What is your favourite geopolitical book?
Having mentioned Chauprade in my answer to the previous question, it is logical that I refer to his works. I will cite two, the first of which would no doubt help newcomers to the subject to more easily tackle the second one, the title of which is itself revealing:
- “Dictionnaire de Géopolitique “, in cooperation with François Thual, 1999
- “Geopolitique, constantes et changements dans l’histoire”, 2003.
What is your favourite geopolitical website?
The growth in the number of websites that are devoted to, or deal in part with, geopolitics gives both the researcher and the curious amateur every possibility to address the questions of his or her interest.
Our geopolitical future
In what direction(s) will geopolitical science be heading the coming decades?
In many respects quite a recent discipline (which, it should be remembered, promotes an inter-disciplinary approach), geopolitics is now firmly established among the subjects grouped together in the French university as the ‘human sciences’. It is always difficult to make predictions. Since the ‘primacy of ideology’ over ‘geographical determinism’ (to use terms employed in “Geopolitique, constantes et changements dans l’histoire”) has come to end, it is essential to avoid the clichés of a broadly Western-centric approach that followed in the footsteps of an earlier Euro-centric approach that had prided itself on the achievements of the colonial period. At a time when globalisation is the spirit of the age, why reject the development of ‘uncertain identities’ (to borrow an expression from the late Edward Said)?
Faced with the unfortunate ‘dividends’ of the ‘global war on terrorism’, one may hope for an enlarged role for geopolitics and a more mediatised opposition on the part of students of geopolitics to the manipulation of information served up to citizens of all states. In the meantime, geopolitics already has the task of gauging the space that will be left to the ‘West’, as the centre of power gradually but inexorably moves eastwards towards Asia. A further issue at stake is the struggle for resources, energy certainly, but perhaps also food, and the political and economic strategies that the ‘islands of prosperity’ will pursue to secure them.
Which geopolitical subject has been too little in the spotlight and needs further research?

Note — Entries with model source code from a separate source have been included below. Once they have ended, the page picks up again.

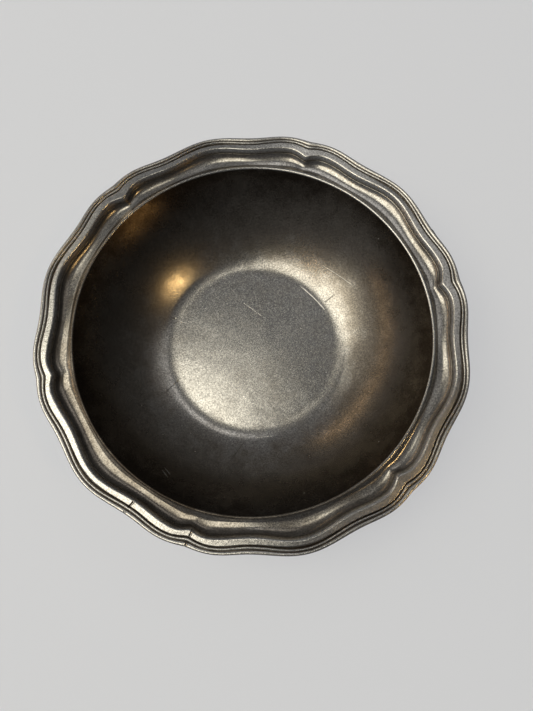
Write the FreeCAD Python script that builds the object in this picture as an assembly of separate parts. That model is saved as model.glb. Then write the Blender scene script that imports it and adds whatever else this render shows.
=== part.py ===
import FreeCAD, Part
import math
import os

from FreeCAD import Vector

# A pewter shaving bowl: a round well inside a wide rim that is waved in six lobes.
# The well's edge lies a little below the rim's top, and a shallow channel runs round it.
# Frame: Z up, origin at the middle of the foot's underside, a notch of the rim on +X.
# Lengths are millimetres and angles are degrees.

# ---- driving dimensions -------------------------------------------------------------
WELL_DEPTH = 29.2            # rim top to floor
WELL_RADIUS = 67.0           # the crisp round edge where the well begins
WELL_EDGE_DEPTH = 2.2        # rim top to that edge
FLOOR_RADIUS = 33.0          # flat part of the floor
BEND_RADIUS = 14.0           # bend between the floor and the wall
BEND_ANGLE = 24.0            # how far that bend turns
WALL = 2.4                   # thickness of the floor and the wall
FOOT_HEIGHT = 3.6            # foot ring, below the floor

# ---- the waved lines of the rim -------------------------------------------------------
# Every waved line repeats six times and mirrors about each notch and each lobe. Its four
# radii are those at the notch, at the shoulder beside it, in the hollow and on the lobe.
LOBES = 6
SECTOR = 360.0 / LOBES
SHOULDER_ANGLE = 5.5
HOLLOW_ANGLE = 16.5
LOBE_ANGLE = SECTOR / 2
OUTLINE = (80.2, 80.7, 79.2, 80.9)       # outermost edge
GROOVE_LINE = (76.8, 78.1, 76.3, 78.5)   # deep groove between the reeds and the band
RIDGE_LINE = (73.0, 75.3, 73.8, 76.0)    # inner edge of the flat band

# ---- section of the border: depths are below the rim top ----------------------------------
SEAT_DEPTH = 1.6             # underside of the border, where it sits on the flange
EDGE_DEPTH = 1.1             # top of the vertical outer edge
OUTER_REED_DEPTH = 0.35      # crest of the outer reed
OUTER_REED_SHARE = 0.54      # share of the way in from the outline to the deep groove
FINE_GROOVE_DEPTH = 0.8      # fine groove between the two reeds
INNER_REED_DEPTH = 0.3       # crest of the inner reed
DEEP_GROOVE_DEPTH = 1.0
BAND_LIP_DEPTH = 0.3         # the band falls by this much from the ridge to the groove
GROOVE_SIDE = 0.35           # width of the deep groove's inner side
RIDGE_LEAN = 1.3             # how far the ridge's inner face leans in at the seat

# ---- flange of the body ------------------------------------------------------------------
COVE_DROP_PER_WIDTH = 0.165  # fall of the channel from the well's edge, for its width
COVE_BOTTOM = 0.36           # where the channel is deepest, from the well's edge outwards
FLANGE = 1.7                 # thickness of the flange
FLANGE_INSET = 1.0           # the flange stops this far inside the outline
FLANGE_ROOT_DEPTH = 6.4      # where the underside of the flange meets the wall

# ---- foot ring and solder ------------------------------------------------------------------
FOOT_OUTER_RADIUS = 31.0
FOOT_TOP_WIDTH = 3.4
FOOT_BASE_WIDTH = 2.4
FOOT_EDGE_ROUNDING = 0.5
BORDER_BEAD = 0.9            # leg of the solder fillet under the border
FOOT_BEAD = 1.2              # leg of the solder fillets beside the foot ring

# ---- derived levels ------------------------------------------------------------------------
BASE_Z = FOOT_HEIGHT
FLOOR_Z = BASE_Z + WALL
RIM_Z = FLOOR_Z + WELL_DEPTH
WELL_EDGE_Z = RIM_Z - WELL_EDGE_DEPTH
SEAT_Z = RIM_Z - SEAT_DEPTH
FLANGE_ROOT_Z = RIM_Z - FLANGE_ROOT_DEPTH

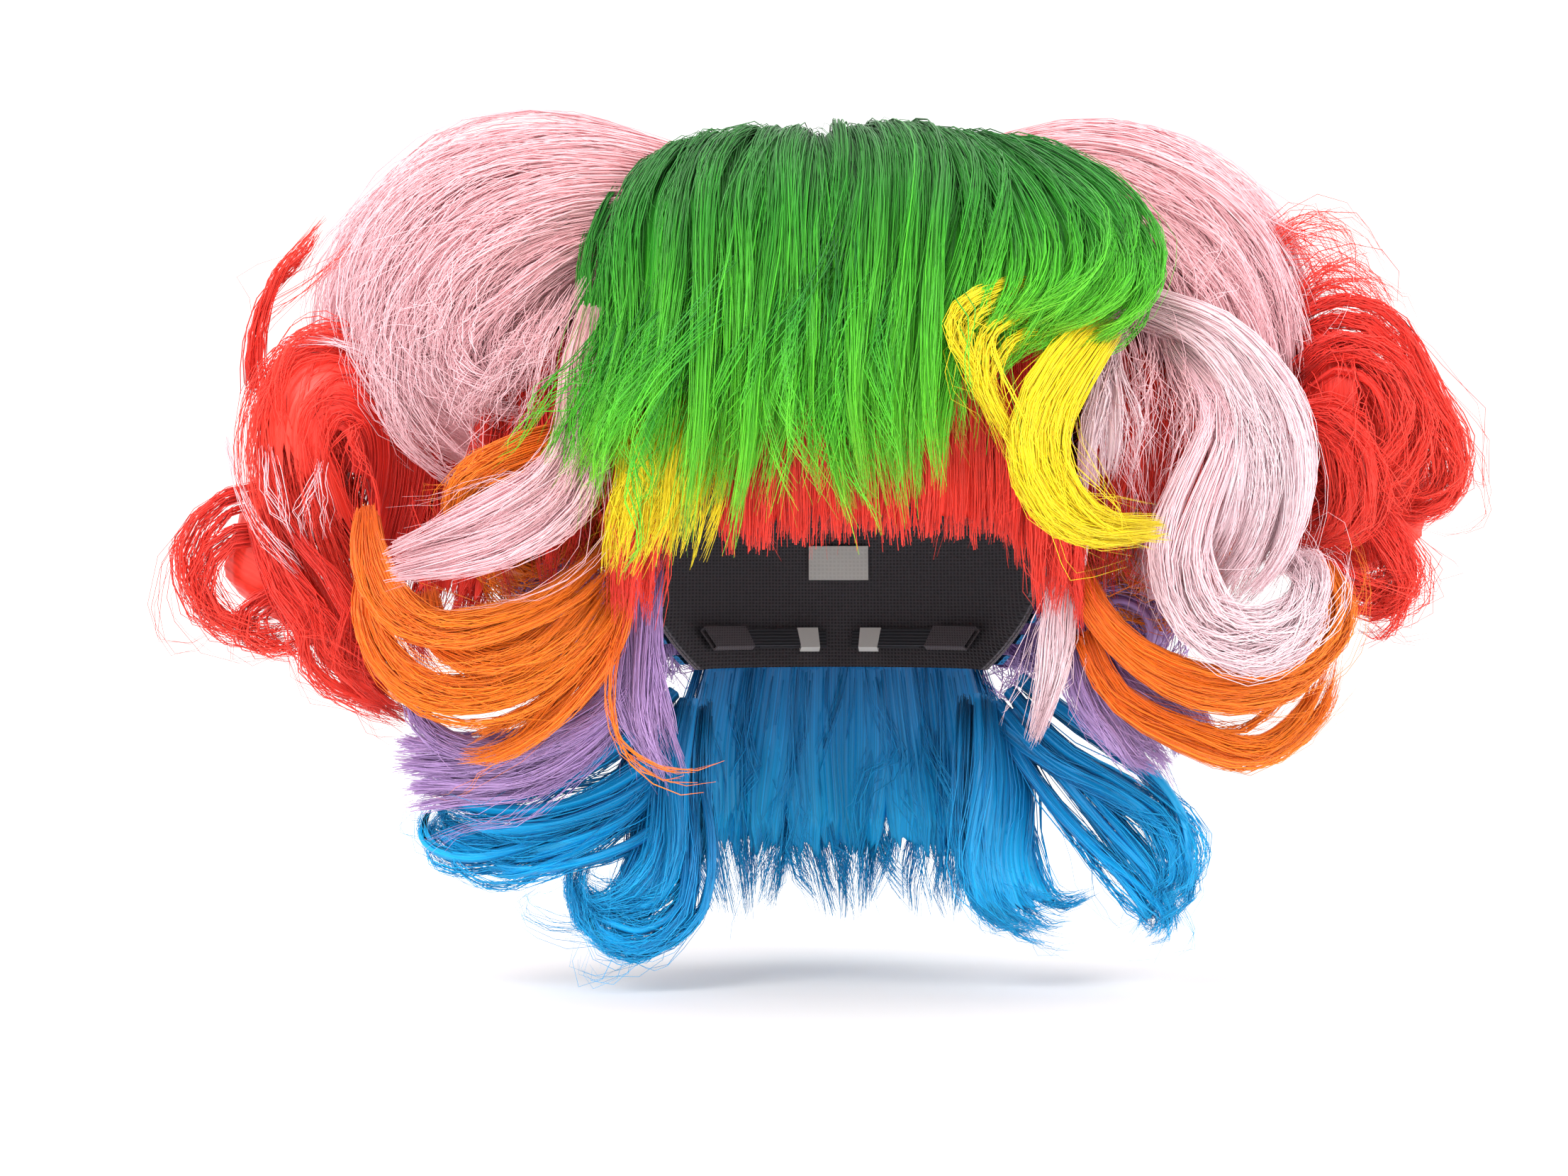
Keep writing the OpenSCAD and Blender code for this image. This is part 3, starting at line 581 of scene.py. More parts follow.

For me, it is important that gender studies be integrated within international relations and, indeed, geopolitics, thus challenging the instrumentalisation of a rhetoric about women employed increasingly since the American-led intervention in Afghanisation at the end of 2001 by both the partisans of the ‘war on terrorism’ and those promotors of a ‘narrow’ vision of Islam who refuse to accept the accommodating positions of their co-religionists.
What will be the largest geopolitical challenge for the world in the 21st century?
Apart from the subjects that already concern us (various resources, such as energy and water, the environment, etc.), there is one important issue: to preserve the concept of ‘democracy’. It has been particularly instrumentalised of late, and moreover is often linked to the generally negative resurgence of the politics of identity around the world.